Introduction to Technical Indicators
Technical indicators are mathematical calculations based on the price, volume, or open interest of a security. These indicators are used by traders to analyze historical data and predict future price movements. Unlike fundamental analysis, which evaluates a company’s financial health by examining its income statements, balance sheets, and other financial metrics, technical analysis focuses on price patterns and trading signals.
In the world of stock trading, technical indicators serve as invaluable tools for forecasting market trends and making informed trading decisions. By examining past prices and volumes, traders can identify potential entry and exit points for their trades. These indicators help in understanding market psychology and investor behavior, which are crucial factors in predicting stock movements.
Technical indicators can be broadly classified into two categories: trend-following indicators and momentum indicators. Trend-following indicators, such as moving averages, help traders identify and follow the direction of the market trend. On the other hand, momentum indicators, such as the Relative Strength Index (RSI), measure the speed and change of price movements, helping traders gauge the strength of a market trend.
One of the primary advantages of using technical indicators is their ability to provide objective trading signals. This objectivity is crucial in eliminating emotional decision-making, which can often lead to suboptimal trading outcomes. By relying on data-driven analysis, traders can make more disciplined and strategic decisions.
The importance of technical indicators extends beyond just predicting future price movements. They also play a critical role in risk management. By identifying key support and resistance levels, traders can set stop-loss orders to minimize potential losses. This proactive approach to risk management is essential for long-term trading success.
In conclusion, technical indicators are essential tools in the arsenal of any serious trader. By providing insights into market trends and potential trading opportunities, these indicators help traders navigate the complexities of the stock market with greater confidence and precision.
Key Technical Indicators to Watch
Investors and traders often rely on technical indicators to make informed decisions in the stock market. Among the most widely used are Moving Averages, Relative Strength Index (RSI), Moving Average Convergence Divergence (MACD), Bollinger Bands, and Volume. Each of these indicators offers unique insights into market trends and potential price movements.
Moving Averages: Moving Averages smooth out price data to identify the direction of a trend. The Simple Moving Average (SMA) is calculated by taking the arithmetic mean of a given set of prices over a specific number of days. In contrast, the Exponential Moving Average (EMA) gives more weight to recent prices, making it more responsive to new information. Traders use these averages to identify trend direction and potential support and resistance levels.
Relative Strength Index (RSI): RSI measures the speed and change of price movements on a scale from 0 to 100. Typically, an RSI above 70 indicates overbought conditions, while an RSI below 30 suggests oversold conditions. This indicator helps traders identify possible reversal points and gauge market momentum.

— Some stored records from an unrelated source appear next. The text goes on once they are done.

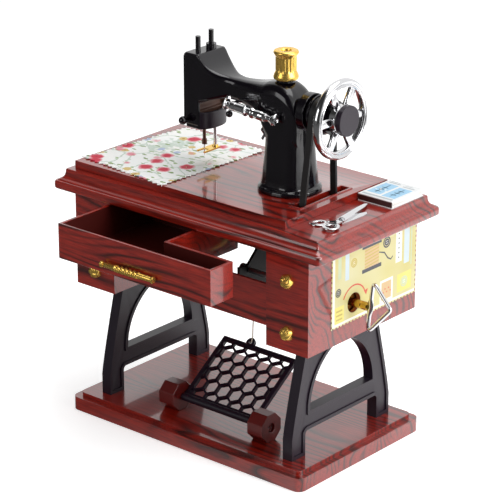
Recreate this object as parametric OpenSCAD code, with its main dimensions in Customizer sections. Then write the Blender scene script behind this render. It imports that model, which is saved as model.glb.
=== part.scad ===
// Wind-up music box in the shape of a treadle sewing machine on its cabinet.
// Millimetres, +Z up, +X towards the handwheel, -Y towards the drawer front.
// The origin is the centre of the base's underside.

/* [Base] */
// Length of the base
base_l = 142; // [130:1:160]
// Width of the base, front to back
base_w = 89.4; // [84:0.2:100]
// Height of the lower slab of the base
slab_h = 6.6; // [5:0.2:10]
// How far the upper step lies in from the slab's edge
step_in = 2.9; // [2:0.1:5]
// Height of the upper step
step_h = 2; // [1.5:0.1:4]
// Wall of the hollow base
base_wall = 1.8; // [1.4:0.1:2.4]

/* [Legs] */
// Height of a leg frame
leg_h = 55; // [50:1:65]
// Thickness of a leg frame
leg_t = 5.5; // [4.5:0.1:7]
// Distance of each leg frame's middle from the centre
leg_x = 56.2; // [54:0.1:60]
// Half the width of a leg frame at its top
leg_top_half = 25; // [24:0.5:29]
// Half the width of a leg frame at its feet
leg_foot_half = 35.7; // [34:0.1:38]
// Width of one foot
foot_w = 9.4; // [8:0.2:11]
// Height of the gap under the cross bar
bar_lift = 12; // [10:0.5:14]
// Height of the cross bar
bar_h = 9; // [7:0.5:10]
// Half the width of the arched window at the cross bar
window_half = 23; // [20:0.5:24]
// Radius of each side of the pointed arch
arch_r = 29.8; // [28:0.2:31]

/* [Cabinet] */
// Length of the cabinet
cab_l = 140.6; // [136:0.2:146]
// Width of the cabinet, front to back
cab_w = 78.2; // [76:0.2:81]
// Height of the two side blocks
block_h = 48.8; // [46:0.2:56]
// Width of the drawer bay between the blocks
bay_l = 92.6; // [90:0.2:95]
// How far the apron's lower edge stands above the blocks' lower edge
apron_lift = 9; // [6:0.5:12]
// Height of the drawer opening's lower edge above the blocks' lower edge
opening_lift = 28.7; // [28:0.1:30]
// Wall of the cabinet
cab_wall = 2; // [1.6:0.1:2.6]

/* [Table top] */
// Length of the table top
table_l = 160; // [156:1:170]
// Width of the table top, front to back
table_w = 88.4; // [86:0.2:94]
// Height of the rim
rim_h = 2.2; // [1.6:0.1:3.4]
// How far the rim hangs below the cabinet's top edge
rim_drop = 2.2; // [1:0.1:2.4]
// How far the upper tier lies in from the rim
tier_in = 4.4; // [3:0.1:6]
// Height of the tier above the rim
tier_h = 5; // [3.5:0.1:6]
// How far the raised bed lies in from the tier
bed_in = 3.2; // [2:0.1:4]
// Height of the raised bed above the tier
bed_h = 3.8; // [3:0.1:5]
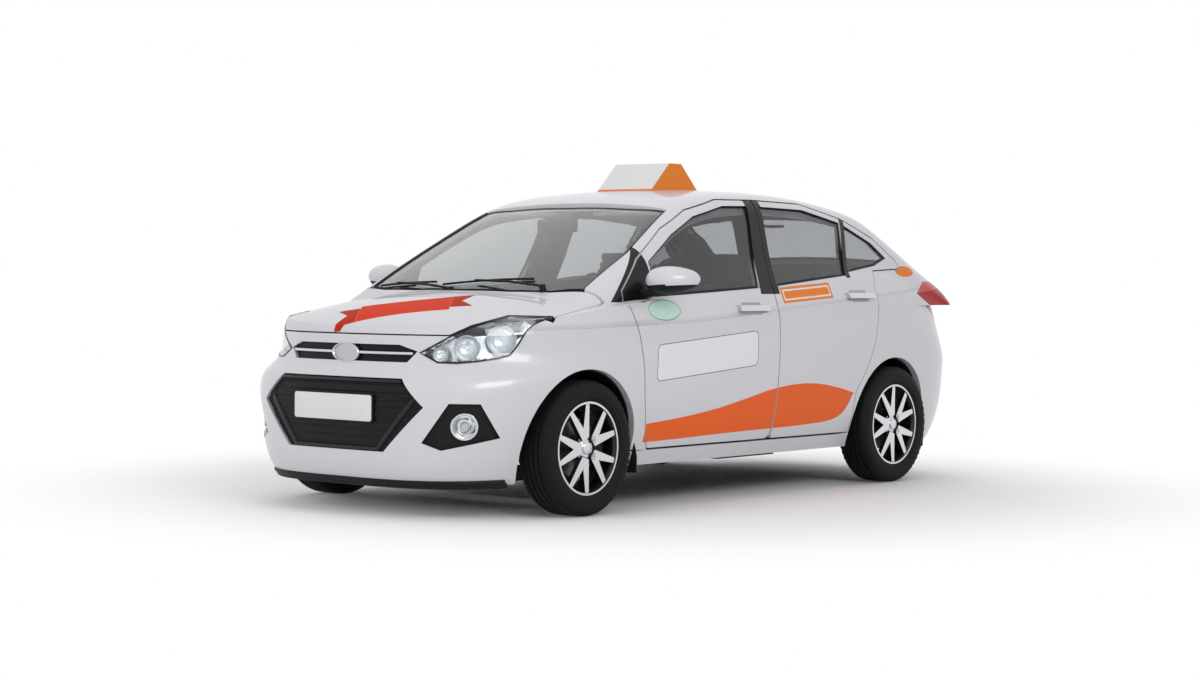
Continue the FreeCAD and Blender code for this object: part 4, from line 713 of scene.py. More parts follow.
print("helpers ready")

# %% [markdown]
# ## Tyres
# The CAD tyre is a smooth ring. A real one has four grooves round its tread, notched shoulders
# and a rib on its side wall. A profile with those steps is spun about the axle, then every third
# ring of the shoulder is pulled in. The fine cuts across the tread are bump, because hundreds of
# them would cost too many faces. A UV map runs round and across the tyre and carries them.

# %% Tyres
TYRE_STEPS = 160
WHEEL_BODY = "wheel_"


def tyre_profile(outer, half):
    """Half of the tyre's section from the middle of the tread to the bead: (across, radius)."""
    groove = 0.0065
    wall = ((0.965, 0.915), (0.985, 0.885), (1, 0.86), (1, 0.835), (0.995, 0.81), (0.98, 0.785),
            (0.985, 0.775), (0.985, 0.755), (0.95, 0.745), (0.90, 0.715), (0.85, 0.700),
            (0.78, 0.688))
    return [(0.0, outer), (0.010, outer), (0.011, outer - groove), (0.016, outer - groove),
            (0.017, outer), (0.038, outer - 0.0004), (0.039, outer - groove),
            (0.044, outer - groove), (0.045, outer - 0.0006), (half * 0.70, outer - 0.001),
            (half * 0.80, outer - 0.004), (half * 0.92, outer - 0.0135),
            *((half * across, outer * high) for across, high in wall), (half * 0.76, 0.2005)]


for wheel in WHEELS:
    low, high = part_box("tyre_" + wheel)
    middle = (Vector(low) + Vector(high)) / 2
    outer, half = (high[2] - low[2]) / 2, (high[1] - low[1]) / 2
    right_half = tyre_profile(outer, half)
    section = [(-across, radius) for across, radius in right_half[:0:-1]] + right_half
    bm = bmesh.new()
    turned(bm, section, middle, (0, 1, 0), TYRE_STEPS)
    bmesh.ops.remove_doubles(bm, verts=bm.verts, dist=1e-5)
    for vert in bm.verts:
        arm = vert.co - middle
        radius = math.hypot(arm.x, arm.z)
        step = round(math.atan2(arm.z, arm.x) / (2 * math.pi) * TYRE_STEPS)
        if step % 3 == 0 and abs(arm.y) > half * 0.75 and radius > outer * 0.93:
            vert.co -= Vector((arm.x, 0, arm.z)) * (0.0055 / radius)
    bmesh.ops.recalc_face_normals(bm, faces=bm.faces)
    around = bm.loops.layers.uv.new("around")
    for face in bm.faces:
        turns = [math.atan2(loop.vert.co.z - middle.z, loop.vert.co.x - middle.x) / (2 * math.pi)
                 for loop in face.loops]
        for loop, part in zip(face.loops, turns):
            if part < max(turns) - 0.5:
                part += 1
            arm = loop.vert.co - middle
            loop[around].uv = (part, (outer - math.hypot(arm.x, arm.z)) * 4 + 0.1)
    tyre = add_piece("road_tyre_" + wheel, bm, tread_rubber, WHEEL_BODY + wheel, 25)
    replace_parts(tyre, "tyre_" + wheel)
print("faces in a tyre:", len(tyre.data.polygons))

# %% [markdown]
# ## Wheel centres
# The alloy wheels are cut in CAD. What is added is small: a blank cap in the middle and four
# wheel bolts in dark cups round it. Each is turned from a short profile.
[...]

Moving Average Convergence Divergence (MACD): MACD is a trend-following momentum indicator that shows the relationship between two moving averages of a security’s price. The MACD line is derived by subtracting the 26-period EMA from the 12-period EMA, while the signal line is the 9-period EMA of the MACD line. Traders look for crossovers, divergences, and rapid rises or falls to make trading decisions.
Bollinger Bands: Bollinger Bands consist of a middle band (SMA) and two outer bands set at a distance based on standard deviations. They provide a visual representation of volatility; when prices touch the upper band, the asset may be overbought, and when they touch the lower band, it may be oversold. This helps traders identify potential breakout points and volatility trends.
Volume: Volume measures the number of shares traded during a given period and is a crucial indicator of market activity and liquidity. High volume often precedes significant price movements, confirming the strength of a trend or signaling potential reversals. Traders analyze volume to validate trends and identify price patterns.
Understanding and combining these technical indicators can significantly enhance a trader’s ability to predict market movements and develop a robust trading strategy. While each indicator has its strengths and limitations, their combined usage can provide a more comprehensive view of the market, helping traders make more informed decisions.